To coordinate the interplay between apps and back-end systems, companies are relying more on APIs, the software-based rules that allow applications to share data with each other and with IT systems. Increasingly, this communication is driven by machine processes rather than by a consumer or by a mobile device. “A huge amount of cognitive activity is taking place between businesses without any direct human intervention,” says Jason Gartner, CTO of API Economy at IBM. “The key to that automation is having the processes, tools, and DevOps culture to be agile and responsive.”
The behind-the-curtain technical jujitsu between databases, analytics code, and the cloud services that power such sophisticated automation is one of those feats that wasn’t possible until recently. But in short order, it’s remaking business operations and much of our digital lives.
Just a few years ago, simply having a mobile app set you apart. Soon after, the focus shifted to the best user interface. Now, a company distinguishes itself by the intelligence derived from its mobile data.

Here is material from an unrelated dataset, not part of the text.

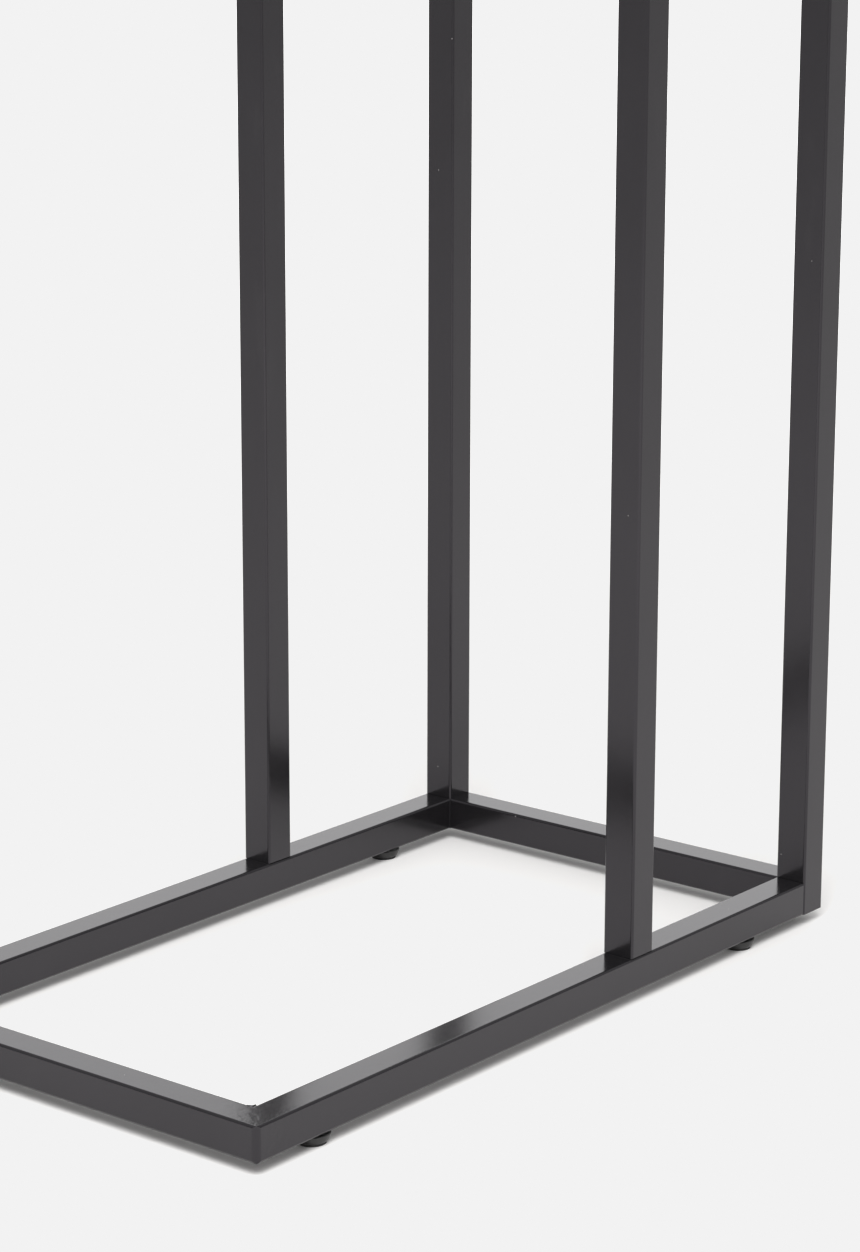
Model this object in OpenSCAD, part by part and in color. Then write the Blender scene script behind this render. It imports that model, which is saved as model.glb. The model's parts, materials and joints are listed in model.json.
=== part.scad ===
// Valet stand: a welded base of square tube, two inverted U frames, a tray, a trouser bar
// and a jacket hanger, on four levelling feet.
// X is the width, -Y is the front, Z is up. The origin is on the floor, in the middle.

/* [Tube] */
// Outer side of the square tube
tube = 20; // [16:1:25]
// Wall thickness of the tube
wall = 1.5; // [1.2:0.1:2]
// Radius of the tube's long edges
edge_r = 1.5; // [1:0.1:2]

/* [Base] */
// Width of the base, outside to outside
base_w = 290; // [260:5:340]
// Depth of the base, outside to outside
base_d = 510; // [460:5:560]
// Height of the rails' undersides above the floor
floor_gap = 7; // [7:0.5:9]
// Radius that grinding leaves on each mitred corner
corner_r = 3.5; // [2:0.5:4]
// Leg length of the weld in each inner corner
weld_leg = 4; // [2:0.5:5]
// Chamfer round the tube ends that are bolted and not welded
end_chamfer = 0.6; // [0.3:0.1:1]

/* [Frames] */
// Outside depth over the front and rear posts
post_span = 195; // [160:5:230]
// Height of the front frame's top face
front_top = 880; // [840:10:940]
// Height of the rear frame's top face
rear_top = 1050; // [1000:10:1120]

/* [Feet] */
// Distance from the front of the base to the front feet's centres
foot_from_front = 53; // [40:1:80]
// Distance from the back of the base to the rear feet's centres
foot_from_back = 75; // [50:1:100]
// Diameter of a foot's bowl below its flange
bowl_d = 18; // [17:0.2:19]
// Gap between a bowl and the rail at rest
bowl_gap = 1.2; // [1:0.1:1.5]

/* [Tray] */
// Thickness of the tray's walls
tray_wall = 12; // [10:1:14]
// Height of the tray's walls above its bottom
tray_wall_h = 30; // [20:1:50]
// Thickness of the tray's bottom
tray_floor = 8; // [6:1:10]

/* [Trouser bar] */
// Diameter of the bar
bar_d = 20; // [16:1:24]
// Height of the bar's centre
bar_z = 790; // [740:10:820]

/* [Jacket hanger] */
// Width over the shoulders
hanger_w = 430; // [400:5:460]
// Thickness, front to back
hanger_t = 38; // [32:1:40]
// Height of the neck above the top rail
neck_h = 62; // [50:1:75]
// How far the shoulders fall from neck to tip
shoulder_drop = 50; // [40:1:55]
// How far the shoulders curve forward
shoulder_sweep = 22; // [10:1:28]

/* [Hidden] */
$fn = 48;

half_w = base_w / 2;
half_d = base_d / 2;
half_t = tube / 2;
inner = tube - 2 * wall;
LEFT = -1;
RIGHT = 1;

// Centre lines of the tubes
side_x = half_w - half_t;
rail_z = floor_gap + half_t;
front_rail_y = -half_d + half_t;
rear_y = half_d - half_t;
front_y = half_d - post_span + half_t;
tie_z = front_top - half_t;
rail_top = floor_gap + tube;
foot_front_y = -half_d + foot_from_front;
foot_rear_y = half_d - foot_from_back;

// How far a cutting shape runs past what it cuts
over = 1;

// Bolts, plugs and their holes
bolt_r = 3;
bolt_hole_r = 3.3;
bolt_len = 18;
bolt_head_r = 5.2;
bolt_head_h = 3.3;
hex_r = 2.3;
hex_depth = 2;
access_r = 6;
plug_len = 16;
plug_clear = 0.1;
thread_clear = 0.05;
cap_depth = 3;

// Wood screws
screw_r = 2;
screw_head_r = 4;
screw_head_h = 2.2;
screw_bite = 20;
screw_clear = 0.2;
screw_tip_gap = 1;
slot_w = 0.8;
slot_depth = 1.2;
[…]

In the right hands (read: right IT infrastructure), it can enable real-time personalization, the holy grail of digital experiences. The apps on your devices know you, anticipate your needs, and deliver in the moment.
We’re Guardians of Data Now
The snake in this garden of opportunity is the increase of cyberattacks, both in volume and sophistication. The number of new malware threats now exceeds a million a day, according to Symantec. Nearly half target big companies.
Today, a brand’s equity is inextricably tied to the trust a company establishes with data. “The biggest threats to this whole world of datafication are security and privacy,” says Irving Wladawsky-Berger, who worked for 37 years at IBM, much of it identifying emerging technologies. “If people don’t trust that their data will be both protected and properly used, they won’t share it or participate.”
That duality—the thrilling potential and the bracing risk of technology—epitomizes business for today’s IT executives. How do you recognize and seize opportunities in such a dynamic environment? How do you equip your organization to keep evolving? How do you innovate week in and week out?
Find the answers that work for you, and you’ll find yourself and your company on the right side of disruption.